"Code is law, but trust is the currency." Citigroup's latest forecast, predicting Brent crude could drop to $60 by year-end, isn't just a macro call. For those of us who audit the intent behind the data, it's a structural signal that changes the game for proof-of-work mining economics.
The Hook: An Energy Market Anomaly
I've spent the last 16 years dissecting the interplay between traditional finance and crypto infrastructure. When a top-tier institution like Citi states that a barrel of oil could lose nearly 20% of its value despite escalating US-Iran tensions, it reveals a deeper conviction. They are betting that global demand weakness—a proxy for a slowing economy—will overwhelm any supply shock premium. This is a classic "Tech Diver" moment: look past the surface-level fear of war premiums and examine the raw, underlying supply/demand mechanics of the machine.
Context: The Gravity of the $60 Call
Citi’s reasoning hinges on a simple chain: a global economic cooldown → reduced industrial activity → lower energy demand → collapsing inflation. It's a bet against the narrative of stagflation. For the crypto industry, this directly impacts the most tangible cost center for the Bitcoin network: electricity. The relationship is linear but often ignored by narrative-driven traders. If energy costs fall, the cost floor for Bitcoin mining drops, altering the profitability curve for the entire hashrate.
Core: The Three-Level Impact of Cheap Oil on Crypto
Let's break this down at the protocol level, not the headline level. Based on my personal audits of mining operations and smart contract security, I see three distinct layers of impact.
1. The Mining Profitability Reset: A sustained drop to $60 oil means lower natural gas prices (since gas often tracks oil), which is a primary power source for large-scale mining farms in places like Texas, New York, and the Middle East. When the cost of electricity—roughly 60-70% of a miner’s OpEx—falls, the breakeven price for Bitcoin collapses. This allows heavily capitalized miners to hold their BTC reserves longer, reducing sell-pressure on the market. It’s a direct subsidy to the network’s security budget from the macro economy.
2. The Hashrate Centralization Paradox: This is where the contrarian thinking begins. Citi's prediction assumes a demand-led recession. If Bitcoin’s price holds steady or rises while operating costs drop, the mining industry becomes wildly profitable. This incentivizes massive capital expenditure on new, efficient hardware. However, as I noted in my 2024 review of institutional mining frameworks, this phase typically weeds out the "hobbyist" miners in favor of publicly-traded, institutional behemoths. Cheap oil, paradoxically, might accelerate the centralization of hashrate into three or four major pools, as smaller players lack the capital to scale up during the profit wave. The block reward becomes a tool for institutional consolidation.

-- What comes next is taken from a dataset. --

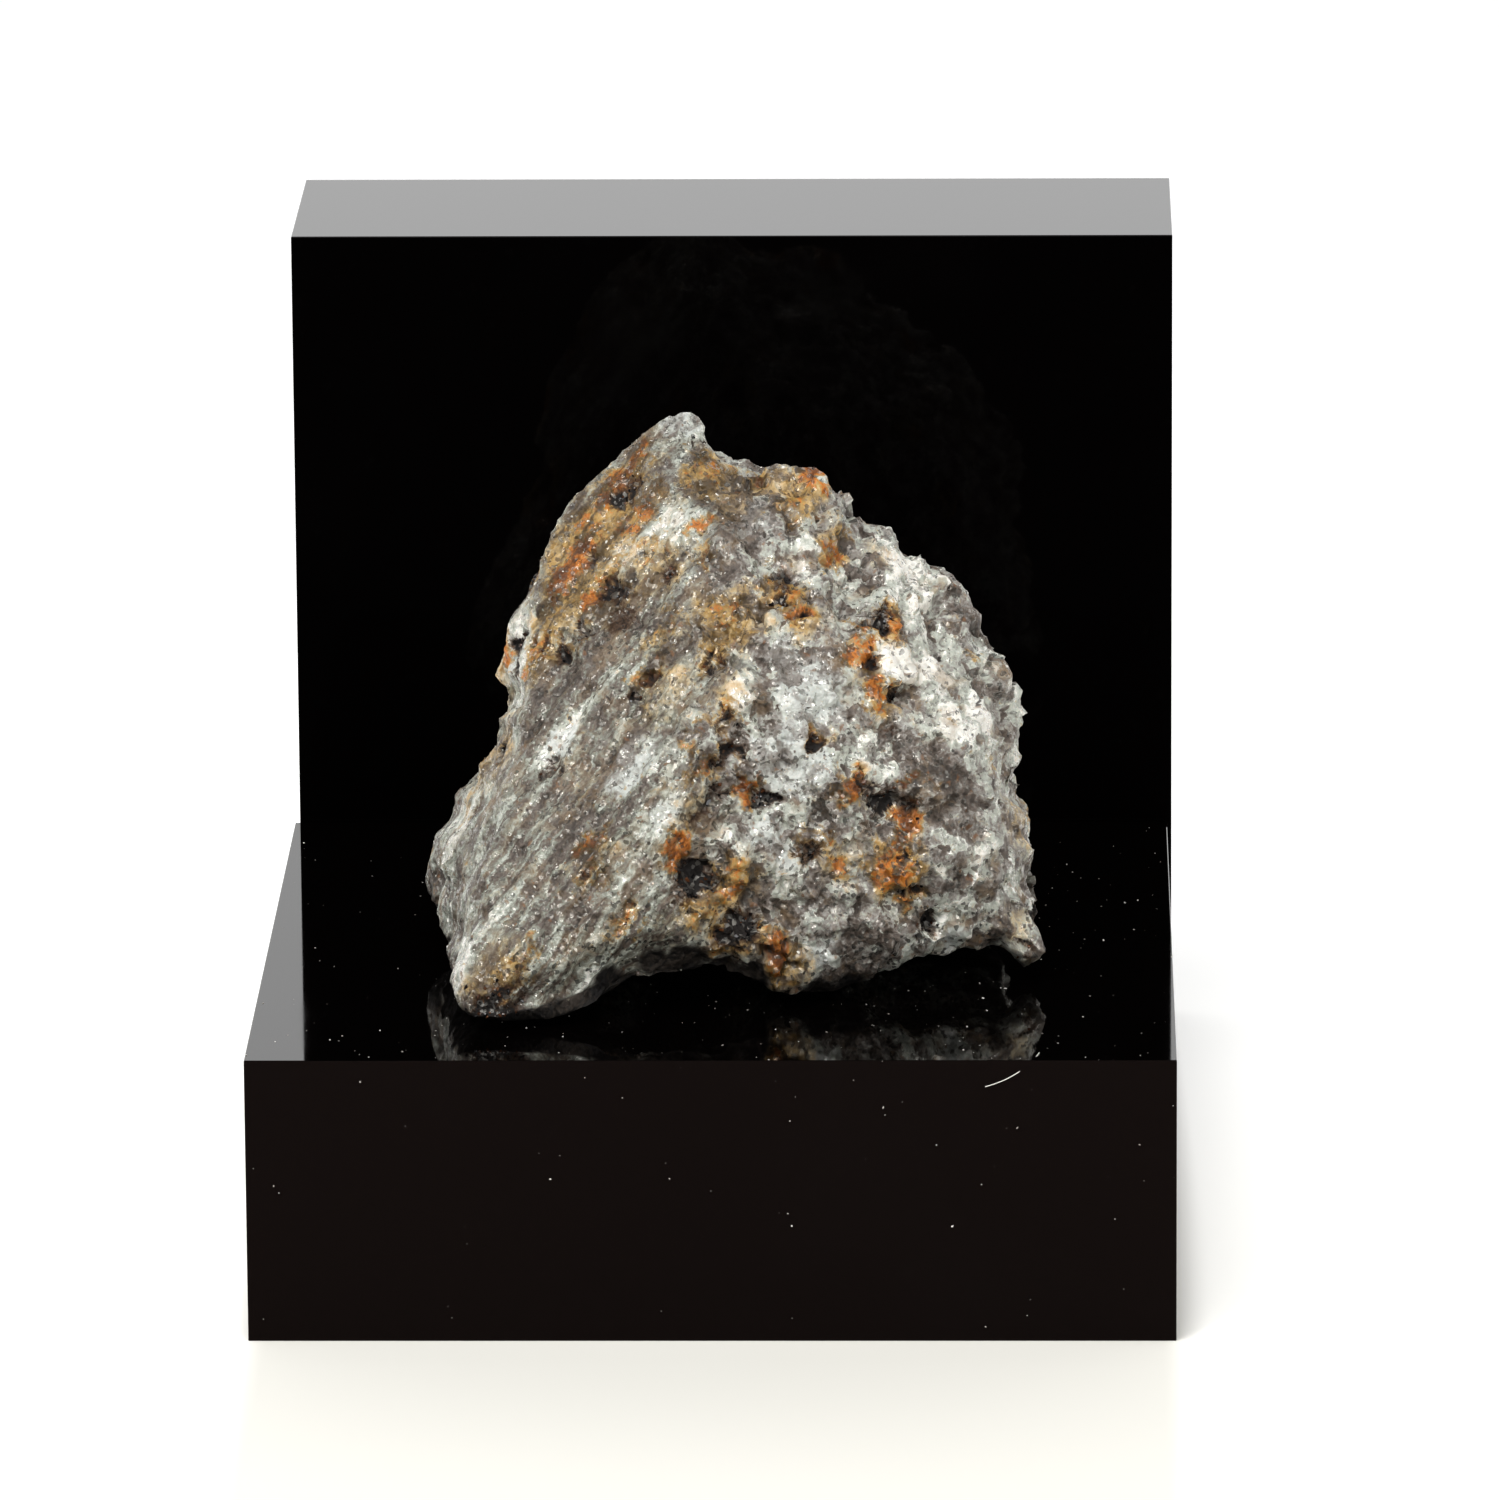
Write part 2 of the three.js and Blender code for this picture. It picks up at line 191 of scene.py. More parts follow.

3. The "Green" ESG Counter-Narrative: Cheaper fossil fuels create a moral hazard for the "green Bitcoin" argument. If oil is cheap and profitable for mining, the financial incentive to shift toward renewables weakens. This is a deep, structural risk. The narrative of Bitcoin becoming ESG-compliant relies on high energy costs making renewables competitive. A sustained low-oil environment could lock in fossil fuel dependency for the network’s power source, directly conflicting with the "institutional bridge" narrative that BlackRock and others depend on.

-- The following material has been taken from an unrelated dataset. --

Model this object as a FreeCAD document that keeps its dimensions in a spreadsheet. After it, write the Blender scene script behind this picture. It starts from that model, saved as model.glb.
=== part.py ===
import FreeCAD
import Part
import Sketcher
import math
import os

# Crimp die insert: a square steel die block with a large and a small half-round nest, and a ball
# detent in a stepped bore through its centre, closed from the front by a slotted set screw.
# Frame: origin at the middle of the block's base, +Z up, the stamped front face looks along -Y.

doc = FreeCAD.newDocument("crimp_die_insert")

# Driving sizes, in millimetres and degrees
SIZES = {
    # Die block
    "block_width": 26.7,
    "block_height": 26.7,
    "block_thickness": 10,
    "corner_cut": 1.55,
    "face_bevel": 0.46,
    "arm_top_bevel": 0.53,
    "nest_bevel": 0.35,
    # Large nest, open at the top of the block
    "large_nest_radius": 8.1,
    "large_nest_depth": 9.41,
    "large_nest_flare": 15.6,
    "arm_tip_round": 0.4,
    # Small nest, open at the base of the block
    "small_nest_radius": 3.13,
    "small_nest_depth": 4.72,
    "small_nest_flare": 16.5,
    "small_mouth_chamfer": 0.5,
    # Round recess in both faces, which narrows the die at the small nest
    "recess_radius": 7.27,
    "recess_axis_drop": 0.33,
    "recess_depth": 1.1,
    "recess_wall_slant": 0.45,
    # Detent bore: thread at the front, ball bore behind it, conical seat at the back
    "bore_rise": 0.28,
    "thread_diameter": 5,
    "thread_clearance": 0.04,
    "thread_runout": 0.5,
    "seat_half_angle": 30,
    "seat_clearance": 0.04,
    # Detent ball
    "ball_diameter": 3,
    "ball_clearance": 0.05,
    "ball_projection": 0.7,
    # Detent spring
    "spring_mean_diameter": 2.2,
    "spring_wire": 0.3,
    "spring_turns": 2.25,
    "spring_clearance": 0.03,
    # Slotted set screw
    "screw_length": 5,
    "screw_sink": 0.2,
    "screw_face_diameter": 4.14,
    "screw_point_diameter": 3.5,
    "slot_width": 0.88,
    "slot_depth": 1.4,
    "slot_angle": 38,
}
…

Contrarian: The Hidden Blind Spot – "Too Cheap to Care"
The primary blind spot in Citi’s model—and the one most crypto analysts will miss—is the Elasticity of Energy Waste. When oil is expensive, miners are forced to be hyper-efficient; they curtail operations, sell power back to the grid, and optimize every joule. When energy becomes cheap, the incentive to optimize vanishes. We saw this in the micro-chip oversupply during the 2022 bear market.
If oil hits $60, the cost of a transaction on a proof-of-work chain becomes negligible for miners. This removes the natural market check on block size and orphan rates. "Audit the intent, not just the syntax." The market’s intent is to maximize profit, not network health. Cheap energy could lead to more wasteful spam transactions and higher propagation latencies, effectively making the base layer less efficient even while its security budget grows. We might see a surge in "junk" transactions that do nothing but pad block profits, degrading the user experience for legitimate senders.
Takeaway: The Vulnerability Forecast
The real question isn't whether oil hits $60. The market will correct that. The question is: Does your portfolio hedge against a future where the cost of computation collapses?
For DeFi, this is a wake-up call. If Bitcoin becomes incredibly cheap to secure, but the network becomes bloated with low-value activity, Layer-2 solutions (like Lightning) will become non-negotiable for survival. I'm wary of protocols that assume high-friction, high-cost base layers will always be the norm. The most robust system designs must account for the assumption of cheap chaos, not just expensive scarcity. If Citi is right, the next bear market for crypto won't come from regulation; it will come from an energy market that makes the network too cheap to respect.